Obwohl sich Chrigel auch bei der neusten Platte hauptsächlich für Konzept und Musik verantwortlich zeigte, sieht er sich nicht als musikalischer Banddiktator:

„Es stimmt schon, früher habe ich den Bandmitgliedern die Songs fixfertig zum Einüben vorgelegt. Ich habe darin praktisch jeden Ton festgelegt. Wir waren ja ursprünglich eine Art Ein-Mann-Projekt mit sieben Gastmusikern. Wir wurden aber über die Jahre hinweg eine Band und sind sowohl persönlich als auch musikalisch zusammengewachsen. So hat sich auch die Entstehung der Songs verändert.

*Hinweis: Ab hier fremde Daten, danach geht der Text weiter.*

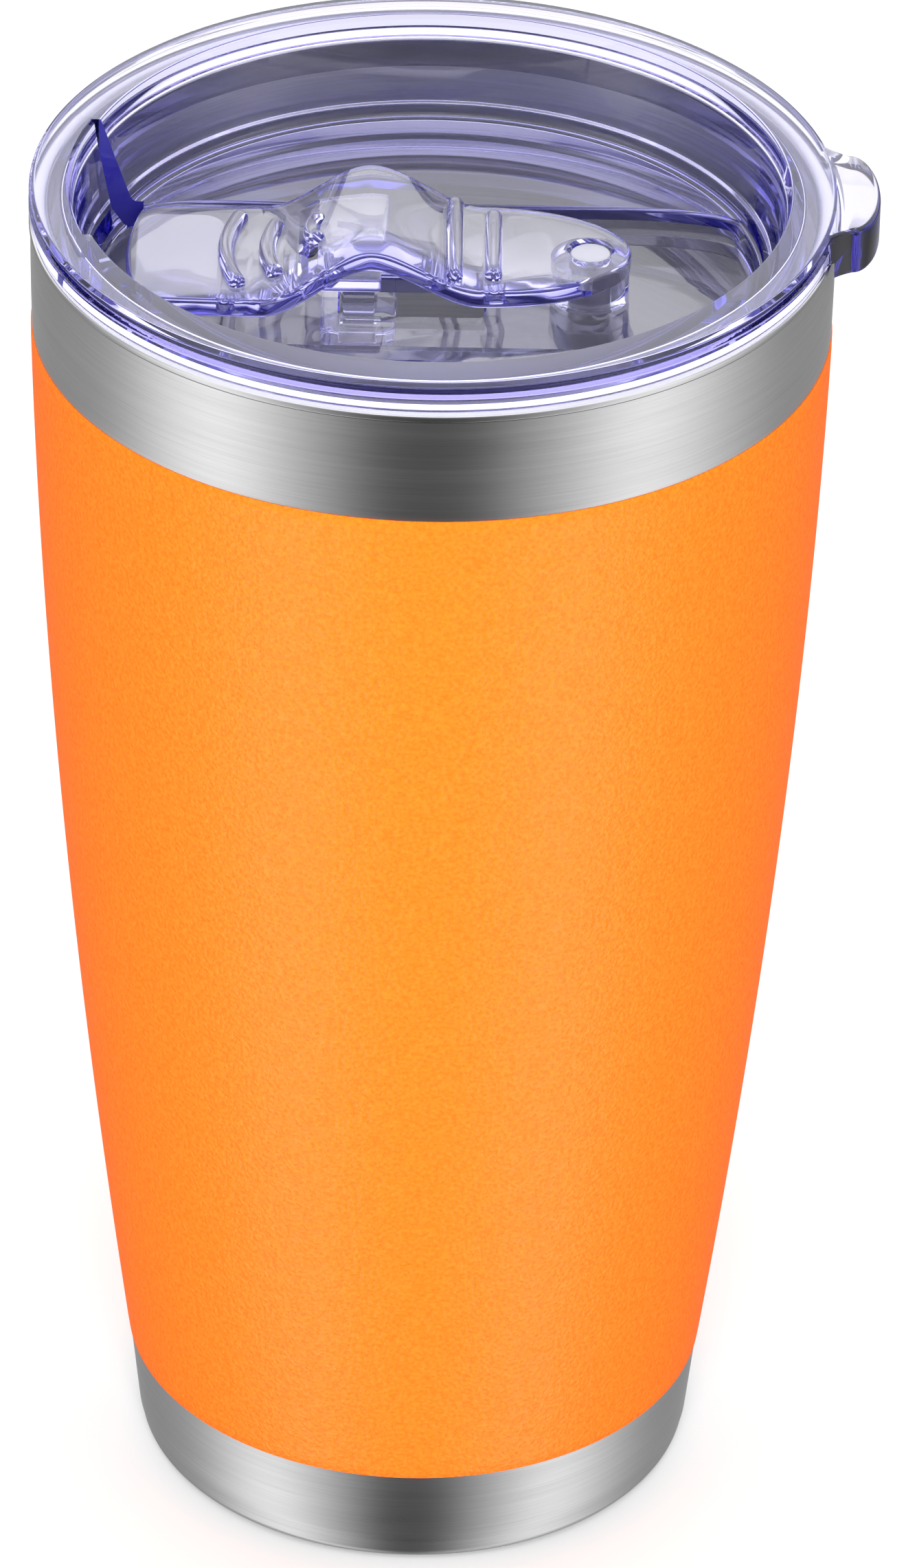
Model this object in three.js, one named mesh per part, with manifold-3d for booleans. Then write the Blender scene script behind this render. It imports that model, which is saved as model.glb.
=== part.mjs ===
// Insulated tumbler: a double-walled steel cup, a clear press-in lid with a finger tab,
// and a slider on the lid that covers the drinking hole and the vent.
// Millimetres, +Z up, origin at the centre of the base. +X points at the finger tab, -X at the mouthpiece.
import * as THREE from "three";
import { mergeVertices } from "three/addons/utils/BufferGeometryUtils.js";
import Module from "manifold-3d";

const wasm = await Module();
wasm.setup();

// ---- Driving dimensions ----
const AROUND = 40; // flats round every turned piece
const GAP = 0.3; // clearance between pieces that rest on or slide past each other
const SHEET = 0.4; // steel sheet thickness
const HEIGHT = 167.3; // base to the top of the lid

// Cup
const CUP = {
  topRadius: 45.35,
  taper: 11.15, // how much smaller the radius is at the foot band than at the rim
  taperPower: 1.75, // above 1, the side bulges instead of being a straight cone
  rimStart: 162.6, // top of the tapered side, where the rolled rim starts
  footBand: 13, // height of the bare steel band at the bottom
  coatTop: 150, // the coat covers from footBand to here
  footSlope: 0.105, // taper of the foot band
  footFillet: 1.6,
  coatProud: 0.15, // how far the coat stands out from the bare steel
  coatThickness: 0.12,
  coatSeat: 0.04, // gap between the coat and the steel under it
  wallDepth: 3.3, // outer surface to the inside of the liner
  linerFloor: 12, // height of the cup's inside floor
  linerCorner: 7,
  rimTop: 163.4,
};

// Lid heights are measured down from the top of the lid
const LID = {
  mouthRadius: 40,
  footRadius: 37.4, // where the drafted wall meets the floor
  flangeRadius: 45.35,
  flangeDepth: 3.6,
  plugRadius: 41.4,
  floorDepth: 11.8,
  channelDepth: 14.6,
  floorThickness: 2.2,
  channelHalfWidth: 16,
  grooveTop: 11.6,
  grooveBottom: 15.4,
  grooveRadius: 40.4,
  skirtDepth: 16.4, // the plug's wall goes on below the floor as a skirt
  skirtInner: 38.4,
  spoutHalfAngle: 0.34, // half the width of the mouthpiece recess, in radians
};
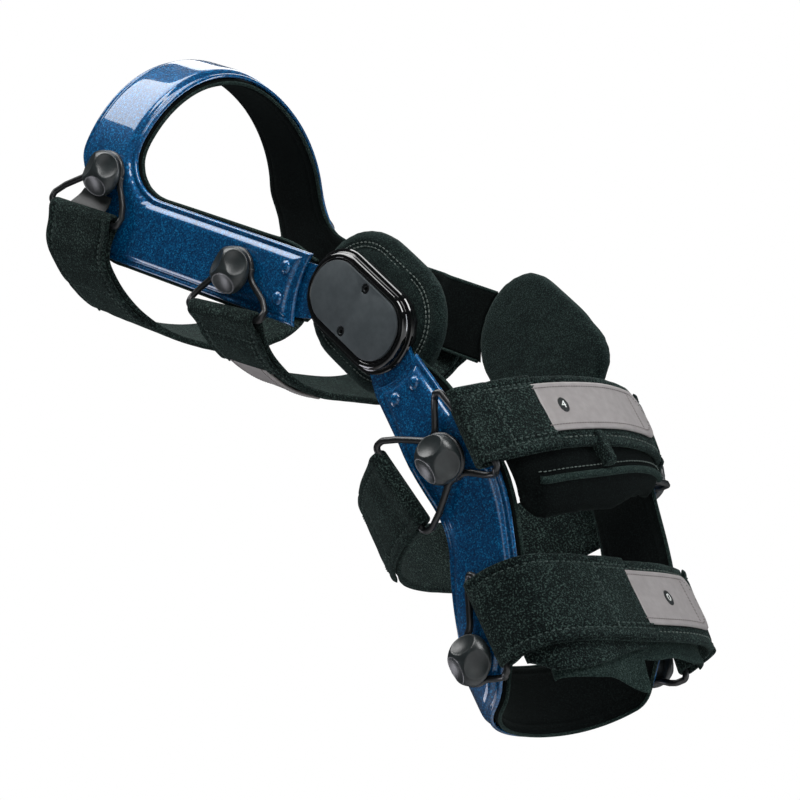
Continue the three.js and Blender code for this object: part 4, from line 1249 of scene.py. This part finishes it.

Ich schreibe diese zwar immer noch grösstenteils selbst, lasse den Bandmitgliedern aber Freiraum zum Ausfeilen. So erarbeite ich mittlerweile einen Grossteil der Songs bzw. der Arrangements zusammen mit Ivo (Gitarrist).“

Auch wenn ELUVEITIE nun an einer Schwelle angelangt sind, wo noch grössere Erfolge winken, kommen für Chrigel weitergehende kommerzielle Zugeständnisse nicht in Frage:

„Natürlich ist das ein Thema mit dem man konfrontiert wird. Man könnte durchaus sagen, wenn Anna öfters singen würde, dann käme das offenbar bei einer breiteren Masse an. So bin ich mir durchaus bewusst, dass viele Leute von meinem Schreigesang etwas zurückschrecken. Dann hätten wir im Endeffekt zwar vielleicht einen Haufen neuer Fans. Aber auf der anderen Seite würden wir dann auch wieder viele Fans verlieren, die eben die Growls mögen. Es wird doch immer wieder Leute geben, denen man es nicht recht machen kann. Schlussendlich müssen wir selbst Freude an den Songs haben – denn wir stehen ja damit das Ganze Jahr auf der Bühne und müssen sie spielen – und wenn die uns nicht gefallen, dann haben wir ein Problem. Wenn uns das was mir machen keinen Spass mehr macht, dann können wir gerade ganz aufhören.“

In diesem Sinne dürfen wir also weiterhin authentische und leidenschaftliche Musik und Gigs von ELUVEITIE erwarten, wie mir Chrigel versichert:

„Definitiv! Und die kommende Paganfest-Tour wird sehr, sehr geil! Wir werden alles geben, einen Grossteil des neuen Albums spielen und zusammen mit der Meute abgehen! Das wird eine coole Sache, wir freuen uns darauf!“.

Dem kann ich mich nur anschliessen: Wir freuen uns auch!